# [WORK TO DO]
Up to and including the line with "the lead leaves.", reproduce the listing below exactly, beginning at its first line.

───── THE RECORDS ─────

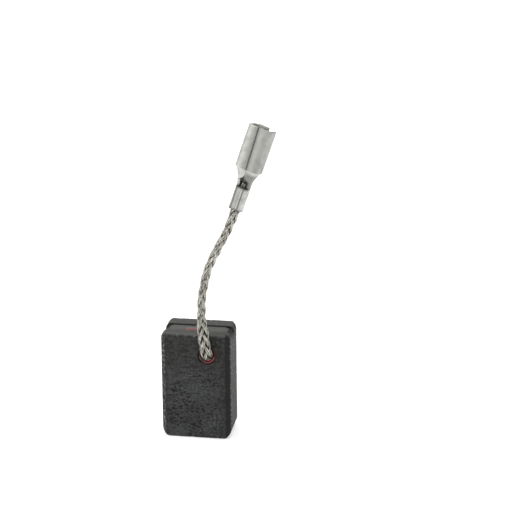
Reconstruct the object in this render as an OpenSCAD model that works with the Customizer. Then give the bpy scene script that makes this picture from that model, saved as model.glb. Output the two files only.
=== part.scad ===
// Carbon brush for a small power tool.
// A pressed carbon block holds a spring-loaded cut-off pin and the tamped end of a braided lead.
// The lead ends in a receptacle terminal folded from one sheet.
// Frame: +Z up along the block, origin at the centre of the contact face, X across the block,
// and -Y towards the face where the lead leaves.

/* [Block] */
// Width of the block
block_w = 10; // [9:0.5:12]
// Thickness of the block
block_t = 6.3; // [5.5:0.1:7]
// Length of the unworn block
block_l = 16; // [15.5:0.5:20]
// Chamfer along the four long edges
edge_chamfer = 0.65; // [0.2:0.05:0.8]
// Chamfer of the contact face at the front and back
foot_chamfer = 0.3; // [0.1:0.05:0.6]
// Chamfer of the two wide top edges
top_chamfer = 0.2; // [0.1:0.05:0.5]
// Corner radius at the contact face, seen from the front
foot_radius = 1.4; // [0.4:0.1:1.6]
// Corner radius at the top, seen from the front
top_radius = 0.9; // [0.3:0.1:1.2]
// Width of the groove that seats the holder's spring
groove_w = 2.2; // [1.8:0.1:2.6]
// Depth of that groove
groove_d = 0.2; // [0.1:0.05:0.5]
// Radius at which the groove's floor runs out at the block's two sides
groove_end = 1.4; // [0.9:0.1:2]

/* [Lead] */
// Diameter of the hole that the lead is tamped into
hole_d = 2.6; // [2.2:0.1:2.8]
// Depth of that hole
hole_depth = 3.6; // [3.5:0.1:4.2]
// Diameter of the braided lead
braid_d = 1.4; // [1.2:0.1:1.5]
// Diameter of the strands where the barrel squeezes them
crimped_d = 0.96; // [0.8:0.02:0.96]

/* [Cut-off] */
// Bore that the cut-off pin and its spring sit in
bore_d = 1.6; // [1.4:0.1:1.7]
// Height of the bore's blind end above the contact face, where wear frees the pin
bore_floor = 5; // [4:0.5:6.5]
// Length of the insulating pin
pin_l = 3; // [2:0.5:4]
// Turns of the pin's spring, with its two closed ends
spring_turns = 9; // [5:1:10]
// Thickness of the lacquer plug that closes the bore
plug_l = 1; // [0.6:0.1:1.5]

/* [Terminal] */
// Thickness of the tinned sheet
sheet_t = 0.35; // [0.3:0.01:0.36]
// Width over the two curls of the receptacle
curl_w = 3.6; // [3.3:0.1:3.8]
// Height of the receptacle
curl_h = 2.4; // [2.1:0.1:2.5]
// Length of the two curls
curl_l = 6.2; // [5.5:0.1:6.5]
// How far the base plate runs past the curls
lip_l = 0.1; // [0:0.1:0.6]
// Length of the neck between the receptacle and the barrel
neck_l = 2.7; // [2:0.1:3.2]
// Width of the crimped barrel
barrel_w = 1.9; // [1.9:0.1:2.2]
// Height of the crimped barrel
barrel_h = 1.6; // [1.6:0.1:1.8]
// Length of the crimped barrel
barrel_l = 3.3; // [3:0.1:3.8]

/* [Hidden] */
$fn = 48;
eps = 0.01;
carbon = [0.24, 0.24, 0.235];
tin = [0.76, 0.76, 0.74];
lacquer = [0.62, 0.06, 0.08];
powder = [0.45, 0.28, 0.2];
insulator = [0.85, 0.83, 0.76];
steel = [0.6, 0.6, 0.62];

// Block: the lead's hole lies right of the centre line and the pin's bore left of it,
// in a groove that runs a little in front of the middle
front = -block_t / 2;
groove_floor = block_l - groove_d;
groove_y = -0.25;
hole_x = 1.65;
hole_z = 12.85;
bore_x = -1.05;

// Lead: fill and seal rings round it, measured from the hole's blind end
hole_end = front + hole_depth;
fill_l = 2.7;
buried_end = hole_end - 0.2;
seal_rim = 0.65;
seal_throat = 0.3;
crimp_lead = 0.1;
crimp_stub = 0.7;

// Centre line of the lead from its buried end to the barrel
ROUTE = [
    [1.65, 0.25, 12.85], [1.65, -1.25, 12.85], [1.65, -2.75, 12.85], [1.8, -3.5, 13.2],
    [1.75, -3.95, 13.9], [1.6, -4.05, 14.85], [1.45, -4.05, 16], [1.3, -4, 17.4],
    [1.15, -3.85, 18.85], [1.15, -3.65, 20.4], [1.2, -3.45, 21.85], [1.5, -3.15, 23.8],
    [2, -2.8, 25.9], [2.75, -2.45, 27.65], [3.55, -2.1, 29.3], [4.4, -1.75, 30.9],
    [5.1, -1.6, 32.6], [5.55, -1.45, 33.8]
];

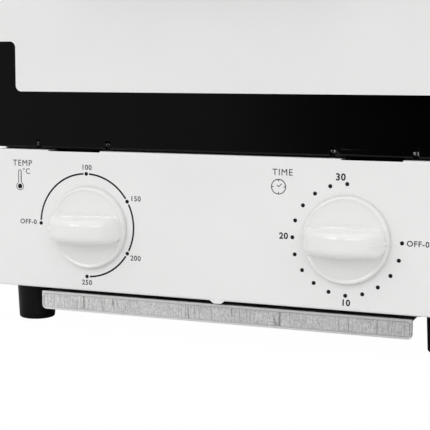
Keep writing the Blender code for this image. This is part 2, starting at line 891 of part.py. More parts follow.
def make_handle_screws(material):
    head_front = depth_y(door_setback + sheet + seam)
    tip = depth_y(skin_front - seam - handle_screw_depth)
    head_back = head_front + handle_screw_radius
    profile = [(0, tip), (handle_screw_radius, tip + handle_screw_radius / 2),
               (handle_screw_radius, head_front), (handle_screw_head, head_front),
               (handle_screw_head - seam, head_back - seam),
               (handle_screw_head / 2, head_back), (0, head_back)]
    for name, side in (("handle_screw_left", -1), ("handle_screw_right", 1)):
        centre = (side * handle_foot_x, 0, height_z(handle_height))
        finish(turned(name, profile, "Y", centre, small_steps), material, (centre[0], head_front, centre[2]))


def make_hinges(bracket_material, pin_material):
    """Each hinge is a leaf behind the front frame with two ears, and the pin that the ears hold."""
    axis_y, axis_z = depth_y(hinge_depth), height_z(hinge_height)
    leaf_front = depth_y(frame_face + sheet + seam)
    leaf_back = leaf_front + ear_thickness
    for word, side in (("left", -1), ("right", 1)):
        ends = sorted((side * (ear_inner - leaf_side), side * (ear_outer + leaf_side)))
        leaf = box("hinge_bracket_" + word, (ends[0], leaf_front, height_z(hinge_height - leaf_drop)),
                   (ends[1], leaf_back, height_z(hinge_height + leaf_rise)))
        for left, right in ear_spans(side, 0):
            low, high = axis_z - ear_radius, axis_z + ear_radius
            turns = [math.pi / 2 + math.pi * i / tiny_steps for i in range(tiny_steps + 1)]
            nose = [(axis_y + ear_radius * math.cos(a), axis_z + ear_radius * math.sin(a)) for a in turns]
            ear = prism("ear", nose + [(leaf_back, low), (leaf_back, high)], "X", left, right)
            leaf = join(leaf, ear)
        hole = cylinder("pin_hole", "X", (0, axis_y, axis_z), hinge_pin_radius + seam,
                        ends[0] - overrun, ends[1] + overrun)
        finish(cut(leaf, hole), bracket_material, (0, axis_y, axis_z))
        inner, outer = side * (ear_inner - hinge_head / 2), side * (ear_outer + seam)
        head = outer + side * hinge_head
        profile = [(0, inner), (hinge_pin_radius, inner), (hinge_pin_radius, outer),
                   (hinge_head_radius, outer), (hinge_head_radius - seam, head - side * seam), (0, head)]
        pin = turned("hinge_pin_" + word, profile, "X", (0, axis_y, axis_z), small_steps)
        finish(pin, pin_material, (0, axis_y, axis_z))


def make_chamber(material):
    """The open-fronted inner box, its mouth flange and the two pairs of shelf ribs."""
    wall = mouth_half + sheet
    low, high = height_z(mouth_low - sheet), height_z(mouth_high + sheet)
    front, back = depth_y(chamber_front), depth_y(chamber_back)
    liner = box("chamber_liner", (-wall, front, low), (wall, back, high))
    flange = box("flange", (-wall - chamber_flange, front, low - chamber_flange),
                 (wall + chamber_flange, front + sheet, high + chamber_flange))
    liner = join(liner, flange)
    liner = cut(liner, box("hollow", (-mouth_half, front - overrun, low + sheet),
                           (mouth_half, back - sheet, high - sheet)))
    rib_top = height_z(shelf_height - shelf_bar_radius) - seam
    guide_low = height_z(shelf_height + shelf_bar_radius + rib_lift)
    rib_ends = (front + rib_front, back - rib_back)
    reach = shelf_half - shelf_bar_radius / 2
    for side in (-1, 1):
        ends = sorted((side * (mouth_half + sheet / 2), side * reach))
        for z in (rib_top - rib_height, guide_low):
            liner = join(liner, box("rib", (ends[0], rib_ends[0], z),
                                    (ends[1], rib_ends[1], z + rib_height)))
    tools = []
    for x, z in element_places():
        tools.append(cylinder("bush_hole", "Y", (x, 0, z), bush_radius + seam, back - sheet - overrun,
                              back + overrun))
    tools.append(cylinder("capillary_hole", "Y", (bulb_x, 0, height_z(bulb_height)), capillary_radius + seam,
                          back - sheet - overrun, back + overrun))
    return finish(cut(liner, *tools), material)


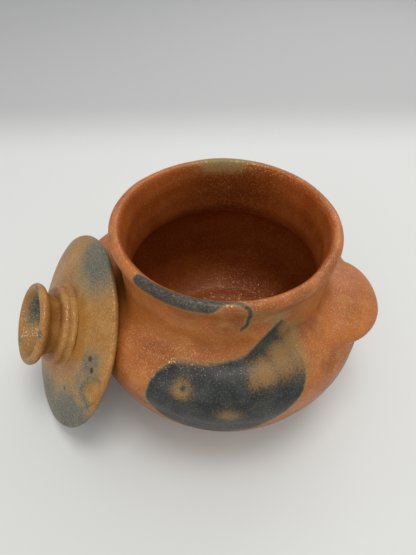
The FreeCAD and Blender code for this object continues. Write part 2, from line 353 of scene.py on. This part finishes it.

─────

# [COMPLETED TASK]
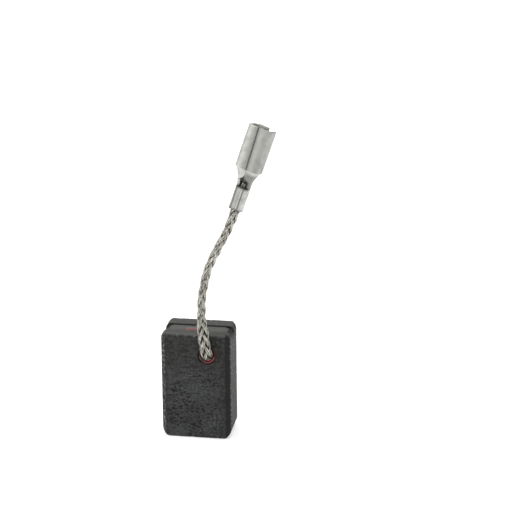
Reconstruct the object in this render as an OpenSCAD model that works with the Customizer. Then give the bpy scene script that makes this picture from that model, saved as model.glb. Output the two files only.
=== part.scad ===
// Carbon brush for a small power tool.
// A pressed carbon block holds a spring-loaded cut-off pin and the tamped end of a braided lead.
// The lead ends in a receptacle terminal folded from one sheet.
// Frame: +Z up along the block, origin at the centre of the contact face, X across the block,
// and -Y towards the face where the lead leaves.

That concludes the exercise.